» **EXERCISE INSTRUCTIONS**
Below are entries. Reproduce exactly the lines between the line holding "data = bpy.data.meshes.new(NAME)" and the line holding "obj.data.transform(world)", inclusive, and only those.

Begin DATA TO PROCESS

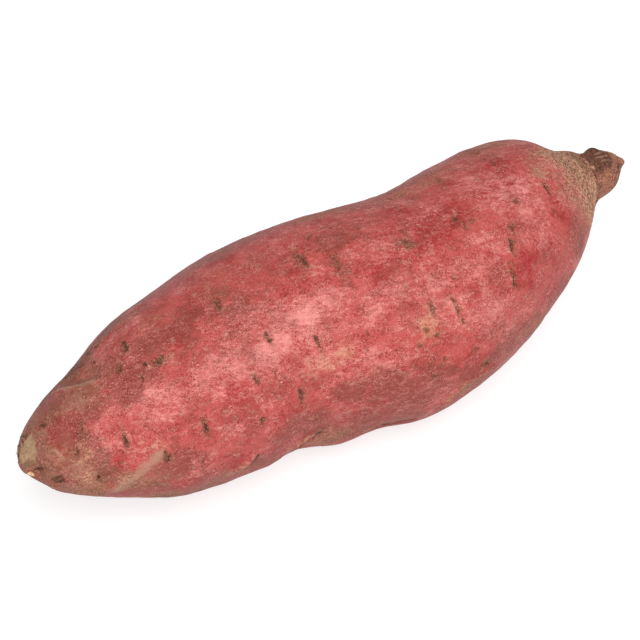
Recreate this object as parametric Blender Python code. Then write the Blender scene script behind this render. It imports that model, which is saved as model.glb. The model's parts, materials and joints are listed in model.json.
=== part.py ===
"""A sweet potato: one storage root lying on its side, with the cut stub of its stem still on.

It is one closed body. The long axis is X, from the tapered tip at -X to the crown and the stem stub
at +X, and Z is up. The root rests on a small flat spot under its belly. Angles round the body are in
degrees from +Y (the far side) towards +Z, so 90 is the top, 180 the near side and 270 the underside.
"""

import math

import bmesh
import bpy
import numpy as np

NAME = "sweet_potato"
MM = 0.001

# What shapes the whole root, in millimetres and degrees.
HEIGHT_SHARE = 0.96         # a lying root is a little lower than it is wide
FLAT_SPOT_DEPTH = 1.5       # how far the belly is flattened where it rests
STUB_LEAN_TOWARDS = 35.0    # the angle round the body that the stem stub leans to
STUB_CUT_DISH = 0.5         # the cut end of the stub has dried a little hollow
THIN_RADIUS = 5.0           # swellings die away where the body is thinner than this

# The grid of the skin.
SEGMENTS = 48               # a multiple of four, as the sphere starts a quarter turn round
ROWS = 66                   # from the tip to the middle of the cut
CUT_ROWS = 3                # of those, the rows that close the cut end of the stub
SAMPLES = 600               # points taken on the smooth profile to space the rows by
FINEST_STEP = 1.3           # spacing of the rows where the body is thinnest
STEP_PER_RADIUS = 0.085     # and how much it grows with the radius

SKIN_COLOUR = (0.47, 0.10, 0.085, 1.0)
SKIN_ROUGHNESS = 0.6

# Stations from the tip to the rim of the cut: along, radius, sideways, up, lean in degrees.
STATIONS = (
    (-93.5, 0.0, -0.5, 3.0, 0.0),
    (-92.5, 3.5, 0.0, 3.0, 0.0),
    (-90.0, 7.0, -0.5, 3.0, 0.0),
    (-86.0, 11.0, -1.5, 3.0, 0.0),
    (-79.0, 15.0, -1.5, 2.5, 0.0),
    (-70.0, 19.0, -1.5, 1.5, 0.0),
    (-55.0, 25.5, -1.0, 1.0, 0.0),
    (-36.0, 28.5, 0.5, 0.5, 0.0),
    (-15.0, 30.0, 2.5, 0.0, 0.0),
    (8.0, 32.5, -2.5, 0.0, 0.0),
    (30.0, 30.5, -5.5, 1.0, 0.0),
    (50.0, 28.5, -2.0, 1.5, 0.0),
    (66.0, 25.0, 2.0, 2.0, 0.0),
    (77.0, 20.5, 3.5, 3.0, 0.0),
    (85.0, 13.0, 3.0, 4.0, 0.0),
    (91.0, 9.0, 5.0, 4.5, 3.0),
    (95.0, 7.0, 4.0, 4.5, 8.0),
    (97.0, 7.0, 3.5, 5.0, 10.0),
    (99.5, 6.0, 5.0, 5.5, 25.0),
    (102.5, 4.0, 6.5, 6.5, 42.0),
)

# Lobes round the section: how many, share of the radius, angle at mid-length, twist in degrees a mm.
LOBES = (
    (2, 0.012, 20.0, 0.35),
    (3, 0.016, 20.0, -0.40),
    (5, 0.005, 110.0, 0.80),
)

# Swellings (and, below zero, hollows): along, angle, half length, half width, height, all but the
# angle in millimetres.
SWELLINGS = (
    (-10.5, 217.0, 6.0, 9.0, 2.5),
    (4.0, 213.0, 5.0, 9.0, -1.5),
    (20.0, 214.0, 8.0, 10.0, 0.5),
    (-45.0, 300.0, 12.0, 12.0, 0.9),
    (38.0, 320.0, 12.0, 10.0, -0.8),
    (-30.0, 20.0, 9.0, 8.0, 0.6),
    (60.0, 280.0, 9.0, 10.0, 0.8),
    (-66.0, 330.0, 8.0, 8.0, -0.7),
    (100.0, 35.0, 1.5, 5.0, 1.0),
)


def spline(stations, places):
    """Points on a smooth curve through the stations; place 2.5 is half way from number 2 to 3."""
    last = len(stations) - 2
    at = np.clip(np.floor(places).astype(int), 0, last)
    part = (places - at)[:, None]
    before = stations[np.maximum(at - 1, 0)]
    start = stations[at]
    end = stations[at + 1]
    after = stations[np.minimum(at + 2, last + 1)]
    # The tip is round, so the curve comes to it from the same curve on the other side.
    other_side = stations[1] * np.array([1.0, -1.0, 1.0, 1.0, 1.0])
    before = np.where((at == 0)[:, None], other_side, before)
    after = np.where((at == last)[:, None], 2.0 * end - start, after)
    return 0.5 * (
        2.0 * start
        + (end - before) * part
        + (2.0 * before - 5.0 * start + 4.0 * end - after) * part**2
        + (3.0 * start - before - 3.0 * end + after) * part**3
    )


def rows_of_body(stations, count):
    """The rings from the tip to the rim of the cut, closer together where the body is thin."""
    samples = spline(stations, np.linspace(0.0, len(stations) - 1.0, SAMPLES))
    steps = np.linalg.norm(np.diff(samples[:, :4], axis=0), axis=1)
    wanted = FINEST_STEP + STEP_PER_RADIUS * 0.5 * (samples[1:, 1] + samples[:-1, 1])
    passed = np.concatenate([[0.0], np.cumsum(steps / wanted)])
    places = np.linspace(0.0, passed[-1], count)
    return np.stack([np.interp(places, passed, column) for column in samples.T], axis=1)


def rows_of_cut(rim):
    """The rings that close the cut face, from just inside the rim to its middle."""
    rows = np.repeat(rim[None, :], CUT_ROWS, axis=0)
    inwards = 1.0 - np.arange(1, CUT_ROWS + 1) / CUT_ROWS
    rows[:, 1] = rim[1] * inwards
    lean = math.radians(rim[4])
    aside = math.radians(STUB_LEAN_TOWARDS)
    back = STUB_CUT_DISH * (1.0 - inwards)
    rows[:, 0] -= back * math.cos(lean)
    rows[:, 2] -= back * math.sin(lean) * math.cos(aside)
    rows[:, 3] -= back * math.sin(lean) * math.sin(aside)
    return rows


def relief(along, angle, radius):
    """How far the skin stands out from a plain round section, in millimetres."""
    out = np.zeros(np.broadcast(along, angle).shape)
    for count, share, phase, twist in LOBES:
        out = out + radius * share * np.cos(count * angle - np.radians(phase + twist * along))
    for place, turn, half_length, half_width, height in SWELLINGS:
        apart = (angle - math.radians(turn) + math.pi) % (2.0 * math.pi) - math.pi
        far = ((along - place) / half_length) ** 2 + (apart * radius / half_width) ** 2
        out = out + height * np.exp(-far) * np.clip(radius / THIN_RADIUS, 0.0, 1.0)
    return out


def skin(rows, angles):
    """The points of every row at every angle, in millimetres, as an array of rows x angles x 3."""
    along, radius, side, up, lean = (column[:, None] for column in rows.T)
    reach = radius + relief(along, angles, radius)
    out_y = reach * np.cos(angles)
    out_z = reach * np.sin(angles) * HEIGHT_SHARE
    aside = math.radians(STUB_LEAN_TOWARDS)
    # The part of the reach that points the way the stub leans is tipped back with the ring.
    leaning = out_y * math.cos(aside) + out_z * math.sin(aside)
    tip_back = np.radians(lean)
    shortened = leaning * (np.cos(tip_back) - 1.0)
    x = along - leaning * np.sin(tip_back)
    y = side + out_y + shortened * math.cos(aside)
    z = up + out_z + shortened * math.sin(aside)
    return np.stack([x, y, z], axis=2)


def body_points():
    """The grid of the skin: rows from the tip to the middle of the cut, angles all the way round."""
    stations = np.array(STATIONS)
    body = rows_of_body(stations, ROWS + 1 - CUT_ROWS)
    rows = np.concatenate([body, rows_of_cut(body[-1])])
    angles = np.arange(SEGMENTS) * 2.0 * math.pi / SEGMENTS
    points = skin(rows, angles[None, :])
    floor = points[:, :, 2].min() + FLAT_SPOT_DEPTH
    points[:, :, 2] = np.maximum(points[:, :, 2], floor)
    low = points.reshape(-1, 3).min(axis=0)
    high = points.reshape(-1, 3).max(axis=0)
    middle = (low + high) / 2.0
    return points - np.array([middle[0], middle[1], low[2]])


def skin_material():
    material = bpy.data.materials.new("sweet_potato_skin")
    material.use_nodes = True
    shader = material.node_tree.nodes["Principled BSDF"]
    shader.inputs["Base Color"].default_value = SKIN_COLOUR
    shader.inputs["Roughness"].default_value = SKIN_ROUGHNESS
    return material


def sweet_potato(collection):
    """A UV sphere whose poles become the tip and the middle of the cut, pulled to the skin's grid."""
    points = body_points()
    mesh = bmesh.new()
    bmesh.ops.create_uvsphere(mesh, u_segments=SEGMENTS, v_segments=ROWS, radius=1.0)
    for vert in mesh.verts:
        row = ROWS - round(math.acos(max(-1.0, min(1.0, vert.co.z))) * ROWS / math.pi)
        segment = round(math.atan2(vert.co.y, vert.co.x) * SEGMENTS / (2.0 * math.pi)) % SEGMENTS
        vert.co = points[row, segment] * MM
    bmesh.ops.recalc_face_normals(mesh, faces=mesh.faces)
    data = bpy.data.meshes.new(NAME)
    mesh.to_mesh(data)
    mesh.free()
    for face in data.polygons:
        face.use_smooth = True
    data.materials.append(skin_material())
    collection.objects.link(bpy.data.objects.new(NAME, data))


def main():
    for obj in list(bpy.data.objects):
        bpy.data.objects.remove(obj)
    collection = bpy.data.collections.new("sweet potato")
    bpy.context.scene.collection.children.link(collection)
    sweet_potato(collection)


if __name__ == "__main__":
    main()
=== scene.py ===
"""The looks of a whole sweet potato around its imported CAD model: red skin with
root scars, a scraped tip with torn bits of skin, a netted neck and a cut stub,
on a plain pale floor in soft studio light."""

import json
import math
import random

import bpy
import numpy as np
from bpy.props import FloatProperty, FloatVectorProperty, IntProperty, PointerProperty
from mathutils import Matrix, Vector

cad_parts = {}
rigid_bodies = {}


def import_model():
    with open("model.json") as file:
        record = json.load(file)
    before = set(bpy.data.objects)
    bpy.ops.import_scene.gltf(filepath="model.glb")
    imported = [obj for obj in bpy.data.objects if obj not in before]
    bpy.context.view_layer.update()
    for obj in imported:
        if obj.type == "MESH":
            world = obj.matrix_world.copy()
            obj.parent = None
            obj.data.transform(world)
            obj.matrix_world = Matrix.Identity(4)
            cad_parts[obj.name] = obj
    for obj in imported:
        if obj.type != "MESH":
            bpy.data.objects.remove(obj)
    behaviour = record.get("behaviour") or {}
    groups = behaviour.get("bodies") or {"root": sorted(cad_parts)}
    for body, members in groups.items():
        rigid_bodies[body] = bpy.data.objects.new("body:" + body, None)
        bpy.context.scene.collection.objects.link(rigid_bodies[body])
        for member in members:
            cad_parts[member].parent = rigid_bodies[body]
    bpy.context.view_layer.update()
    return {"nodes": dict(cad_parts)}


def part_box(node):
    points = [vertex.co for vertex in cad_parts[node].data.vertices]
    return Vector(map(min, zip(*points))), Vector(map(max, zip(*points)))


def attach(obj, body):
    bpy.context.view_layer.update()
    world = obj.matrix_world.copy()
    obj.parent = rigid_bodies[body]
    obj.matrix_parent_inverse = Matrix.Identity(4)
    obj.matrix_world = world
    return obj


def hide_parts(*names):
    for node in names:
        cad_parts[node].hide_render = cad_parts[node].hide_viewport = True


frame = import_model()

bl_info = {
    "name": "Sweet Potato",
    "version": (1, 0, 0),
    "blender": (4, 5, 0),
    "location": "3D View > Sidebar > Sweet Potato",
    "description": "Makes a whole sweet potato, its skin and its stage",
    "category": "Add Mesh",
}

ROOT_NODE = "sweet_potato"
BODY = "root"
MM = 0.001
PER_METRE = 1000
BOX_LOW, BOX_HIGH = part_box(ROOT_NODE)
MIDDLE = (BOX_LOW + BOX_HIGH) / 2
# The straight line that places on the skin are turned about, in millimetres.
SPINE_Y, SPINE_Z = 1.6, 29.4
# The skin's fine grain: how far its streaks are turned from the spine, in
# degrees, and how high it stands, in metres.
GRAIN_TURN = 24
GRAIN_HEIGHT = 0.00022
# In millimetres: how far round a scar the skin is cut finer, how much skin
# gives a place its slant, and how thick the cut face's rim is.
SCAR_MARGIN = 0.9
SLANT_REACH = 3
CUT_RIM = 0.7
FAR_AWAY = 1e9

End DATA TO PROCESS
Begin DATA TO PROCESS

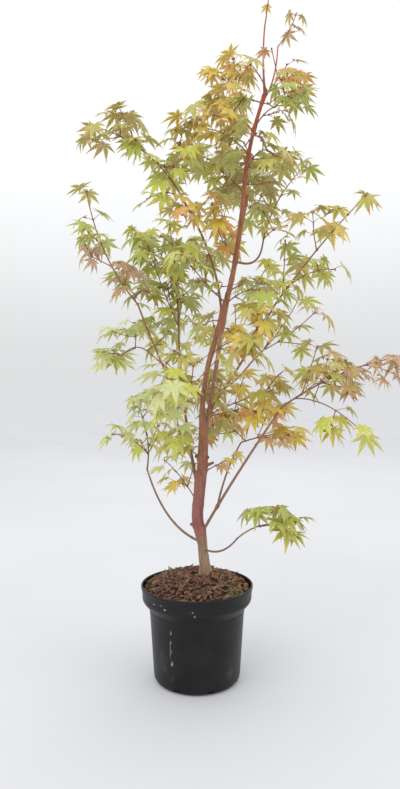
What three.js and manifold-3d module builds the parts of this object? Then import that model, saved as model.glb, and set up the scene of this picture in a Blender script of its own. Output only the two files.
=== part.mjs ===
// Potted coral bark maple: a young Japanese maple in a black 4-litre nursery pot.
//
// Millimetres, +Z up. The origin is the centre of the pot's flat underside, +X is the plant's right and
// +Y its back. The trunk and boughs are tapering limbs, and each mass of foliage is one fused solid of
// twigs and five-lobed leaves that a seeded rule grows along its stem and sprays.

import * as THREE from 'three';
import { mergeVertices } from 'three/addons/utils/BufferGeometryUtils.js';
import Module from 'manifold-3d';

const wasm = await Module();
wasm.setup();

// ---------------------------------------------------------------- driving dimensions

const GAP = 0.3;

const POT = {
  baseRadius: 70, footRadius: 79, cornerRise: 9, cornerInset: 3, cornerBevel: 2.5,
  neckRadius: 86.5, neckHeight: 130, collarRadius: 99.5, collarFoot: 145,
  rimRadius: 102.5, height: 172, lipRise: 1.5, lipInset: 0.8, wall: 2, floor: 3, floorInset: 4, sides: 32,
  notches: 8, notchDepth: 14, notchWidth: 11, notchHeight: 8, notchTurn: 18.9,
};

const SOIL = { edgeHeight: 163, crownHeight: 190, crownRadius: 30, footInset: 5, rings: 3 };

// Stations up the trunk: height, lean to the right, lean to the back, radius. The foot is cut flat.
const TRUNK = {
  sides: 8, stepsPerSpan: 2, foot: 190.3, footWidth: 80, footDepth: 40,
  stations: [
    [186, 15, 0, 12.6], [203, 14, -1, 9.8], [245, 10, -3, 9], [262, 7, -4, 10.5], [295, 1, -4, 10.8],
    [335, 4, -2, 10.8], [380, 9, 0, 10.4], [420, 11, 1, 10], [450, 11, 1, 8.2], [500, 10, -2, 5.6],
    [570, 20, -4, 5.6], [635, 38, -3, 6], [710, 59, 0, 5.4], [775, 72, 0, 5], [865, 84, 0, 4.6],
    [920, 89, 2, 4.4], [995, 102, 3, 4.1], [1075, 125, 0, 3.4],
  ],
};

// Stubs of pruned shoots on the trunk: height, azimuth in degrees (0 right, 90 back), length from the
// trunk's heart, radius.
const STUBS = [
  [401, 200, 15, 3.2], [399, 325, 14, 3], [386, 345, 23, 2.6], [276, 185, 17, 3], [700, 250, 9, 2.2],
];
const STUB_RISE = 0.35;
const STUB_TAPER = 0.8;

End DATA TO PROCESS
Begin DATA TO PROCESS

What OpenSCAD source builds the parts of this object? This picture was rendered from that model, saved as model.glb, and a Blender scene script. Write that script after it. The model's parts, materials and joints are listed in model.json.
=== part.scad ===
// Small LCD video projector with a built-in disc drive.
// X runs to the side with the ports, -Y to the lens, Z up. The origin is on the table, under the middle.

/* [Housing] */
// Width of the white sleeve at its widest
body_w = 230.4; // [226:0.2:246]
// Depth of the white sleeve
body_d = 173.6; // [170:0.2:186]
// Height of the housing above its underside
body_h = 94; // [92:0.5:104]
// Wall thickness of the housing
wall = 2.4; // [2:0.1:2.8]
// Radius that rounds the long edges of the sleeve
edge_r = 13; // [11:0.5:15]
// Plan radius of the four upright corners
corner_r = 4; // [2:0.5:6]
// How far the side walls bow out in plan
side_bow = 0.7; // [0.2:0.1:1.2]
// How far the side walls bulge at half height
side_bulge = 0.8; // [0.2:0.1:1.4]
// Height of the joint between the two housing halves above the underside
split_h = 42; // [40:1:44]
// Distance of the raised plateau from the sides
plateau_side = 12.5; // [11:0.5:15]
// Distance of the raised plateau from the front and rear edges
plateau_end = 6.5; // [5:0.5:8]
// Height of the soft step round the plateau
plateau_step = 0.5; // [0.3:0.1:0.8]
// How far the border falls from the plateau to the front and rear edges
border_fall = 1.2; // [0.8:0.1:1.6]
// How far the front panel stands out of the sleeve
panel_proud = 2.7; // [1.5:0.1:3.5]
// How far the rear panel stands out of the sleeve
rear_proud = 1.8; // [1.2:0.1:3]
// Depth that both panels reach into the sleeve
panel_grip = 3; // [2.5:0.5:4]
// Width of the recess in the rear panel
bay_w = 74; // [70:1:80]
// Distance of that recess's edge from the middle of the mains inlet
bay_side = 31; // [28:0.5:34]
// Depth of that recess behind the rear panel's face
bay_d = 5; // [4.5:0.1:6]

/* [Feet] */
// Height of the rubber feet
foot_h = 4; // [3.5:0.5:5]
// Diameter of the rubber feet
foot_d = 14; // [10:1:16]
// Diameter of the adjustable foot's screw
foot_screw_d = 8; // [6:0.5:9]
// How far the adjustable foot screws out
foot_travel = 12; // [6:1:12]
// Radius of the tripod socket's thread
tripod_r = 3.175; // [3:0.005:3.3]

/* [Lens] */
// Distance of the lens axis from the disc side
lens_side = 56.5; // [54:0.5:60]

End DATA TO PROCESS

» **SOLUTION TO THE PROBLEM**
    data = bpy.data.meshes.new(NAME)
    mesh.to_mesh(data)
    mesh.free()
    for face in data.polygons:
        face.use_smooth = True
    data.materials.append(skin_material())
    collection.objects.link(bpy.data.objects.new(NAME, data))


def main():
    for obj in list(bpy.data.objects):
        bpy.data.objects.remove(obj)
    collection = bpy.data.collections.new("sweet potato")
    bpy.context.scene.collection.children.link(collection)
    sweet_potato(collection)


if __name__ == "__main__":
    main()
=== scene.py ===
"""The looks of a whole sweet potato around its imported CAD model: red skin with
root scars, a scraped tip with torn bits of skin, a netted neck and a cut stub,
on a plain pale floor in soft studio light."""

import json
import math
import random

import bpy
import numpy as np
from bpy.props import FloatProperty, FloatVectorProperty, IntProperty, PointerProperty
from mathutils import Matrix, Vector

cad_parts = {}
rigid_bodies = {}


def import_model():
    with open("model.json") as file:
        record = json.load(file)
    before = set(bpy.data.objects)
    bpy.ops.import_scene.gltf(filepath="model.glb")
    imported = [obj for obj in bpy.data.objects if obj not in before]
    bpy.context.view_layer.update()
    for obj in imported:
        if obj.type == "MESH":
            world = obj.matrix_world.copy()
            obj.parent = None
            obj.data.transform(world)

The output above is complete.